Ahaus has said the evidence of collusion with the union has increased in recent weeks. According to Ahaus, Pier Corporation officials informed him that the Santa Monica City Council had advised the board that the next restaurant tenant on the Santa Monica Pier “will have to be represented by the union.” According to Ahaus, the statement was not surprising because it corroborates representations previously made by UNITE HERE Local 11 and further corroborates his accusation that the city has been working with the union to thwart his application.

Ahaus said that in his opinion the entire negotiation process was an attempt to appease the union rather than protect workers.

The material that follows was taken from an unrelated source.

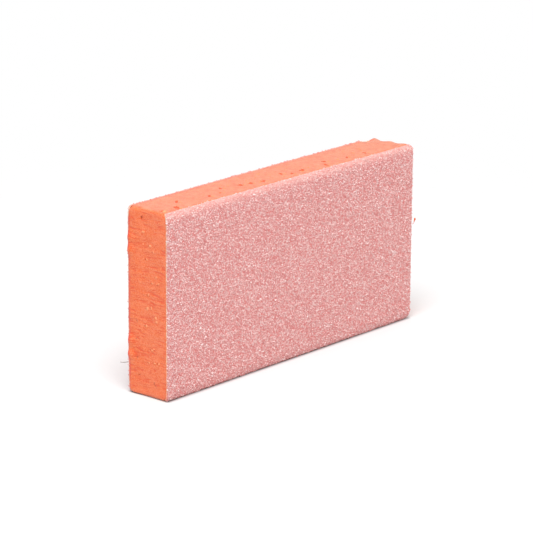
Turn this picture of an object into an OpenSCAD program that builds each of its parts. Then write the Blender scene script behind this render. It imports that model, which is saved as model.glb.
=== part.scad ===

“These jobs are being held hostage by the city while pretending they are trying to protect these jobs,” he said. “All these people could go back to work tomorrow if the city would just agree to everyone’s federally protected rights.”

He said his last communication with Oliver went unanswered and if the city believes it can abridge his legally protected rights, they should be specific about that at the negotiation table.

“It’s not about jobs, if it was about jobs we could rehire everyone immediately,” he said. “This is about union infiltration of private business.”

In a separate email, Ahaus raised the possibility that if the city cancels what he described as the company’s “vested rights” in the property and reassigns them to a tenant benefiting UNITE HERE Local 11, the council could be in violation of additional laws. He said he believes the parties “can still come to terms” and suggested mediation if an agreement cannot be reached directly.

The City reiterated the process is closed from their perspective.

“In light of these circumstances, the City has concluded that the parties will be unable to reach agreement, and accordingly, the City will pursue a new use for the space,” said City Hall in a statement. “The City values the time the California Roadhouse operator invested in this process, and we wish the operator well in his future endeavors. This location drew more than a hundred inquiries and nine competing proposals, and the City is confident it will attract an excellent operator.”